“But by far the worst thing we do to males—by making them feel they have to be hard—is that we leave them with very fragile egos. The harder a man feels compelled to be, the weaker his ego is.”
― Chimamanda Ngozi Adichie, We Should All Be Feminists ―
Gender roles are often accepted as simply the way things are and have always have been. From this perspective, change goes again biological inclinations and social traditions and is worth resisting.
Masculinity is one half of the gender duality which exists at the foundation of [Western] culture.
Studies of, and courses examining, men and masculinity remain less common within academia.
Masculinity can and is performed by male-bodies, female-bodies, women, and men, and categories resisting the binary model.
This seminar-style course explores the construction and performance of masculinity across both time and space. In doing so we reconsider the idea that gender is a fixed reality. Through engaging with key readings from sociology, geography, and gender studies, we will examine a multitude of institutional and interactional contexts that create, preserve, and alter gender norms in society, including schools, work, sports, and the media. In doing so, we will look at the position of men in society and ways that masculinity both enables certain experiences while limiting others. We will also reflect on the reoccurring idea that masculinity is in crisis. I hope you find Questioning Masculinity to be one of the most enjoyable and thought provoking courses at Brockport.

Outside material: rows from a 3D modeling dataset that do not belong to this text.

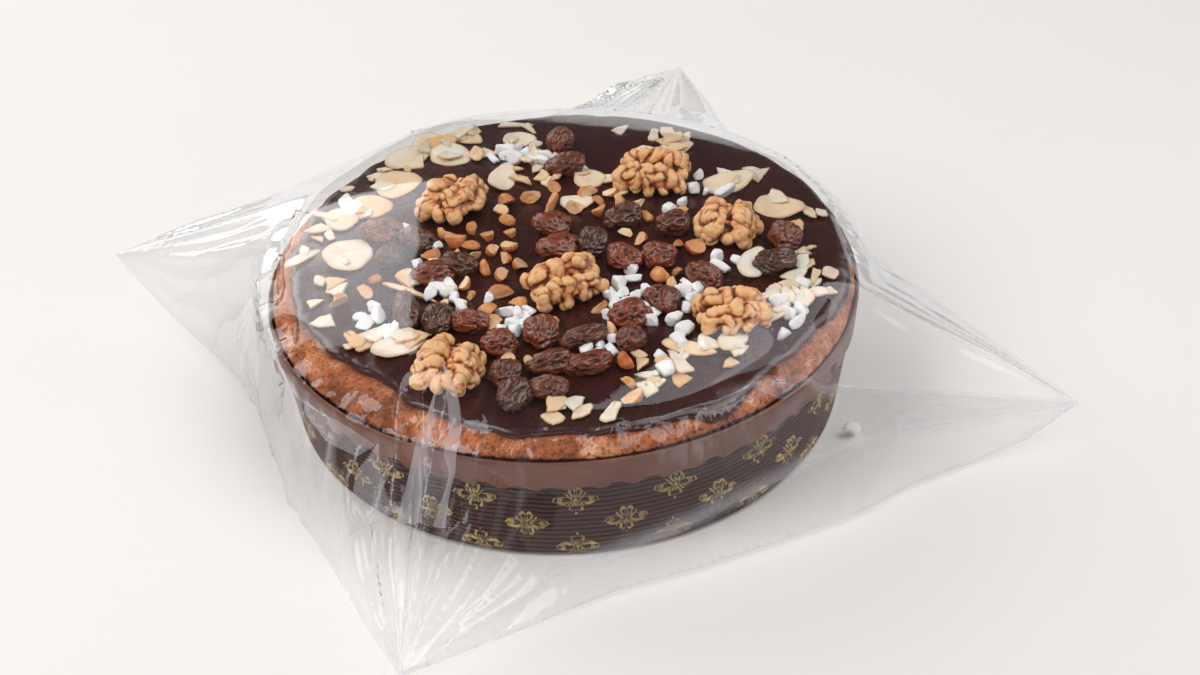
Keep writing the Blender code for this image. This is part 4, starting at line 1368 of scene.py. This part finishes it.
def buildAlmonds():
    draw = random.Random(51)
    wholes = [almondShape("almond", draw, False) for _ in range(almondLook["wholeKinds"])]
    broken = [almondShape("almond", draw, True) for _ in range(almondLook["brokenKinds"])]
    thick = almondLook["thickness"]
    spots, laid = [], []

    def lay(x, y, long, wide, turn, lean, kind):
        reach = (long + wide) / 4
        layers = sum(1 for p, q, r in laid if math.hypot(p - x, q - y) < (r + reach) * 0.62)
        raised = min(layers, 4) * 0.6 * mm + reach * math.sin(math.radians(abs(lean))) * 0.6
        height = restHeight(x, y, reach, 0.3) + raised
        laid.append((x, y, reach))
        spots.append({"place": (x, y, height + thick * 0.4), "turn": (lean, draw.uniform(-6, 6), turn),
                      "size": (long, wide, thick), "kind": kind, "tone": draw.random() ** 2})

    for x, y, long, wide, turn, lean in almondLook["wholes"]:
        lay(x * mm, y * mm, long * mm, wide * mm, turn, lean, draw.randrange(len(wholes)))
    for angle, distance, along, across, count in almondLook["drifts"]:
        for _ in range(count):
            for _ in range(40):
                a = math.radians(angle)
                out = distance * mm + draw.gauss(0, across * mm)
                aside = draw.gauss(0, along * mm)
                x, y = math.cos(a) * out - math.sin(a) * aside, math.sin(a) * out + math.cos(a) * aside
                long = draw.uniform(*almondLook["size"]) * mm
                inside = math.hypot(x, y) + long * 0.35 < float(glazeReach(math.degrees(math.atan2(y, x))))
                clear = all(math.hypot(x - m[0], y - m[1]) > r * 0.9 for m, r, _ in occupied)
                if inside and clear:
                    lay(x, y, long, long * draw.uniform(0.45, 0.8), draw.uniform(0, 360),
                        draw.uniform(-14, 14), len(wholes) + draw.randrange(len(broken)))
                    break
    ivory = slicedAlmond()
    putOn(scatterPiece("almondSlices", wholes + broken, spots, ivory, scatter), ivory, ["glaze"])


buildAlmonds()
print("almonds sliced")


# clear film bag

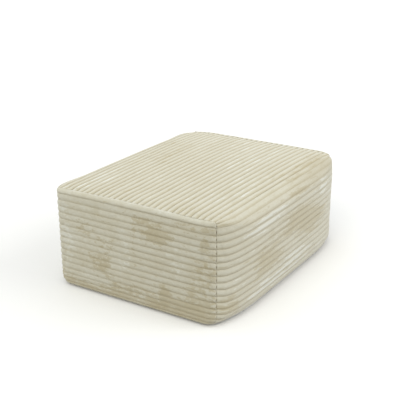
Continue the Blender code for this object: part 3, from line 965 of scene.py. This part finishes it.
def napAndFlankShadeGroup():
    # how the nap lies, 0 tan to 1 bright: brushed patches whose edges run on or stop rib by rib, soft clouds
    # over many ribs, fine flecks, and painted light and shade on the two flanks of each rib
    values = {"Broad nap": 0.5} | plush["longPanel"]
    group, given, lie = newGroup("napMarks", "Rib map", values, "Lie")
    split = addNode(group, "ShaderNodeSeparateXYZ", {0: given["Rib map"]}).outputs
    rib = worked(group, "FLOOR", split[1], 0.0)
    share = worked(group, "FRACT", split[1], 0.0)
    unlike = times(group, rib, napPattern["ribStep"])
    across = plus(group, unlike, times(group, share, napPattern["acrossRib"]))
    place = joined(group, over(group, split[0], given["Mark length"]), across, rib)
    ragged = times(group, less(group, noise(group, place, *napPattern["markNoise"]), 0.5), given["Raggedness"])
    leaning = plus(group, less(group, given["Broad nap"], 0.5), ragged)
    light = softStep(group, leaning, *napPattern["edge"])
    tan = softStep(group, times(group, leaning, -1.0), *napPattern["edge"])
    onStreak = less(group, softStep(group, share, *napPattern["streak"]),
                    softStep(group, share, *napPattern["streakEnd"]))
    kept = less(group, 1.0, times(group, less(group, 1.0, onStreak), given["Streak"]))
    bright = times(group, times(group, light, kept), given["Bright strength"])
    patches = less(group, bright, times(group, tan, given["Tan strength"]))
    wide = over(group, split[0], given["Cloud size"])
    tall = over(group, times(group, split[1], napPattern["ribWidth"]), given["Cloud size"])
    clouds = noise(group, joined(group, wide, tall, napPattern["cloudPlace"]), *napPattern["cloudNoise"])
    cloudy = times(group, less(group, clouds, 0.5), given["Cloud strength"])
    # painted light and shade: one flank of each rib lighter, the other darker
    flankShade = less(group, softStep(group, share, *napPattern["flankShade"]), napPattern["flankMiddle"])
    flankShade = times(group, flankShade, given["Flank shade strength"])
    spread = addNode(group, "ShaderNodeVectorMath", {0: given["Rib map"], 1: napPattern["flecks"]},
                     operation="MULTIPLY").outputs[0]
    flecks = noise(group, spread, *napPattern["fleckNoise"])
    flecked = times(group, less(group, flecks, 0.5), given["Fleck strength"])
    smooth = plus(group, cloudy, plus(group, flankShade, 0.5))
    group.links.new(plus(group, plus(group, patches, flecked), smooth), lie)
    return group


def pileGroup():
    # height of the short pile: fine tufts and, over them, small crushed spots
    group, given, height = newGroup("pile", "Place", plush["pile"], "Height")
    tufts = noise(group, given["Place"], over(group, 1.0, given["Tuft size"]), napPattern["pileDetail"])
    crushed = noise(group, given["Place"], over(group, 1.0, given["Crush size"]), napPattern["pileDetail"])
    group.links.new(plus(group, times(group, tufts, napPattern["tufts"]), crushed), height)
    return group


def plushMaterial(name, marksGroup, heightGroup, look):
    material, tree, shader = newMaterial(name, plush["roughness"])
    shader.inputs["Specular IOR Level"].default_value = plush["specular"]
    shader.inputs["Sheen Weight"].default_value = plush["sheen"]
    shader.inputs["Sheen Roughness"].default_value = plush["sheenRoughness"]
    ribMap = addNode(tree, "ShaderNodeUVMap", uv_map="ribMap")
    nap = addNode(tree, "ShaderNodeAttribute", attribute_name="nap")
    values = {"Rib map": ribMap.outputs[0], "Broad nap": nap.outputs["Fac"]} | look
    marks = addNode(tree, "ShaderNodeGroup", values, node_tree=marksGroup)
    lie = addNode(tree, "ShaderNodeValToRGB", {"Fac": marks.outputs["Lie"]})
    stops = lie.color_ramp.elements
    tanAt, ivoryAt, brightAt = plush["lies"]
    stops[0].position, stops[0].color = tanAt, plush["tan"]
    stops[1].position, stops[1].color = brightAt, plush["bright"]
    stops.new(ivoryAt).color = plush["ivory"]
    # painted shade: the rise mixes in the grooves' shade colour, none on a crest and full in an open groove
    rise = addNode(tree, "ShaderNodeAttribute", attribute_name="rise")
    outOfGrooveShade = worked(tree, "POWER", rise.outputs["Fac"], plush["grooveCurve"], clamp=True)
    colour = mixed(tree, outOfGrooveShade, plush["groove"], lie.outputs["Color"])
    # painted sheen: the base colour darkened face on and brightened edge on
    edgeOnSheen = addNode(tree, "ShaderNodeLayerWeight", {"Blend": 0.5})
    paintedSheen = addNode(tree, "ShaderNodeMapRange", {"Value": edgeOnSheen.outputs["Facing"], "To Min": plush["facing"],
                                                "To Max": plush["edgeOnSheen"]})
    lit = addNode(tree, "ShaderNodeVectorMath", {0: colour, 1: paintedSheen.outputs[0]}, operation="MULTIPLY")
    tree.links.new(lit.outputs[0], shader.inputs["Base Color"])
    spot = addNode(tree, "ShaderNodeTexCoord").outputs["Object"]
    height = addNode(tree, "ShaderNodeGroup", {"Place": spot}, node_tree=heightGroup)
    tree.links.new(bumped(tree, height.outputs[0], plush), shader.inputs["Normal"])
    return material


def threadMaterial():
    # dark twisted thread where the rise is 1, flecked with the grooves' painted shade colour, its darkness
    # painted shade for the seam's gaps; pale pile where it is 0
    material, tree, shader = newMaterial("seamThreadAndGapShade", thread["roughness"])
    spot = addNode(tree, "ShaderNodeTexCoord").outputs["Object"]
    twist = noise(tree, spot, thread["fibreScale"], 2.0)
    kind = addNode(tree, "ShaderNodeAttribute", attribute_name="rise").outputs["Fac"]
    both = mixed(tree, kind, plush["bright"], mixed(tree, twist, thread["colour"], plush["groove"]))
    tree.links.new(both, shader.inputs["Base Color"])
    return material


def baseClothMaterial():
    material, tree, shader = newMaterial("baseClothWeave", baseCloth["roughness"])
    spot = addNode(tree, "ShaderNodeTexCoord").outputs["Object"]
    fibres = noise(tree, spot, baseCloth["fibreScale"], 5.0)
    tree.links.new(mixed(tree, fibres, baseCloth["dark"], baseCloth["pale"]), shader.inputs["Base Color"])
    tree.links.new(bumped(tree, fibres, baseCloth), shader.inputs["Normal"])
    return material


# Camera, light and floor

view = {
    "azimuth": -58.23,         # degrees round the object
    "elevation": 21.02,
    "distance": 3.376,
    "toRight": 0.0197,         # how far the camera stands off the line through the frame's origin
    "toTop": 0.2071,
    "focalPixels": 823.4,      # focal length in pixels of the square frame
    "frame": 416.0,
    "sensor": 36.0,
    "farthest": 200.0,
}


def makeCamera():
    turn = math.radians(view["azimuth"])
    rise = math.radians(view["elevation"])
    back = Vector((math.sin(turn) * math.cos(rise), -math.cos(turn) * math.cos(rise), math.sin(rise)))
    right = Vector((math.cos(turn), math.sin(turn), 0.0))
    up = back.cross(right)
    lens = bpy.data.cameras.new("camera")
    lens.sensor_width = view["sensor"]
    lens.sensor_fit = "HORIZONTAL"
    lens.lens = view["focalPixels"] * view["sensor"] / view["frame"]
    lens.clip_end = view["farthest"]
    camera = bpy.data.objects.new("camera", lens)
    place = right * view["toRight"] + up * view["toTop"] + back * view["distance"]
    camera.matrix_world = Matrix.Translation(place) @ Matrix((right, up, back)).transposed().to_4x4()
    bpy.context.scene.collection.objects.link(camera)
    bpy.context.scene.camera = camera


studio = {
    "world": 0.66,
    "backdrop": 1.0,           # what the camera sees of the world, past the floor's end
    "suns": (                  # name, where it shines from, strength, apparent size in degrees, colour
        ("overhead", (-0.20, 0.20, 0.95), 0.42, 50.0, (0.90, 1.00, 1.00)),
        ("leftFront", (-0.83, -0.10, 0.56), 1.04, 40.0, (1.00, 0.97, 0.87)),
        ("rightFront", (0.40, -0.85, 0.45), 1.15, 50.0, (0.99, 0.99, 0.96)),
    ),
    "floorTone": 0.99,         # what the camera sees
    "floorBounce": 0.42,       # what the part sees, as under a studio's black side flags
    "floorSize": 60.0,
}


def makeWorld():
    # white surroundings, brighter to the camera than to the part
    world = bpy.data.worlds.new("studio")
    bpy.context.scene.world = world
    world.use_nodes = True
    tree = world.node_tree
    backdrop = tree.nodes["Background"]
    backdrop.inputs["Color"].default_value = (1.0, 1.0, 1.0, 1.0)
    seen = addNode(tree, "ShaderNodeLightPath").outputs["Is Camera Ray"]
    strength = addNode(tree, "ShaderNodeMapRange", {"Value": seen, "To Min": studio["world"],
                                                    "To Max": studio["backdrop"]})
    tree.links.new(strength.outputs[0], backdrop.inputs["Strength"])


def makeSuns():
    for name, place, strength, size, colour in studio["suns"]:
        lamp = bpy.data.lights.new(name, "SUN")
        lamp.energy = strength
        lamp.color = colour
        lamp.angle = math.radians(size)
        holder = bpy.data.objects.new(name, lamp)
        turn = (-Vector(place)).to_track_quat("-Z", "Y").to_matrix().to_4x4()
        holder.matrix_world = Matrix.Translation(Vector(place) * 3.0) @ turn     # any distance does for a sun
        bpy.context.scene.collection.objects.link(holder)


def makeFloor():
    # pale paper that throws back less light than the camera sees on it
    bpy.ops.mesh.primitive_plane_add(size=studio["floorSize"])
    floor = bpy.context.object
    floor.name = "floor"
    paper, tree, shader = newMaterial("floorPaper", 1.0)
    seen = addNode(tree, "ShaderNodeLightPath").outputs["Is Camera Ray"]
    bounce, tone = [(studio[key],) * 3 + (1.0,) for key in ("floorBounce", "floorTone")]
    tree.links.new(mixed(tree, seen, bounce, tone), shader.inputs["Base Color"])
    floor.data.materials.append(paper)


print("ottoman: camera and studio")
makeCamera()
makeWorld()
makeSuns()
makeFloor()
bpy.context.scene.view_settings.view_transform = "Standard"

print("ottoman: materials")
marksGroup = napAndFlankShadeGroup()
heightGroup = pileGroup()
longPlush = plushMaterial("longPanelPlush", marksGroup, heightGroup, plush["longPanel"])
endPlush = plushMaterial("endPanelPlush", marksGroup, heightGroup, plush["endPanel"])
underCloth = baseClothMaterial()

print("ottoman: long panel")
longPanel = makeLongPanel(longPlush)
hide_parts("wrap")

print("ottoman: end panels")
endPanels = [makeEndPanel("endPanelNear", -1, endPlush), makeEndPanel("endPanelFar", 1, endPlush)]
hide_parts("end_panel_near")
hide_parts("end_panel_far")

print("ottoman: seam thread")
seamThread = makeThread(threadMaterial())
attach(seamThread, "root")

print("ottoman: base cloth")
under = makeBaseCloth(underCloth)
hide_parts("base_cloth")

for piece in [longPanel] + endPanels:
    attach(piece, "root")
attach(under, "root")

My goal is to have helped you:
Identify the difference between sex and gender.
Understand what it means for masculinity to be socially constructed.
Understand what it means for gender to be a dimension of social stratification
and how gender is related to power and inequality.
Understand why an intersectional framework that takes into account other dimensions of stratification is important for examining the experience of being a gendered being.
Understand how men, women, and non-binary groups are empowered/limited by their gender.
Understand the role of social institutions and organizations in maintaining, challenging, and altering gender ideologies and norms in society.
Make connections between course materials and your own experiences. Most importantly, this course is an opportunity to think through and discuss difficult issues that continue to shape our country and the people who inhabit it.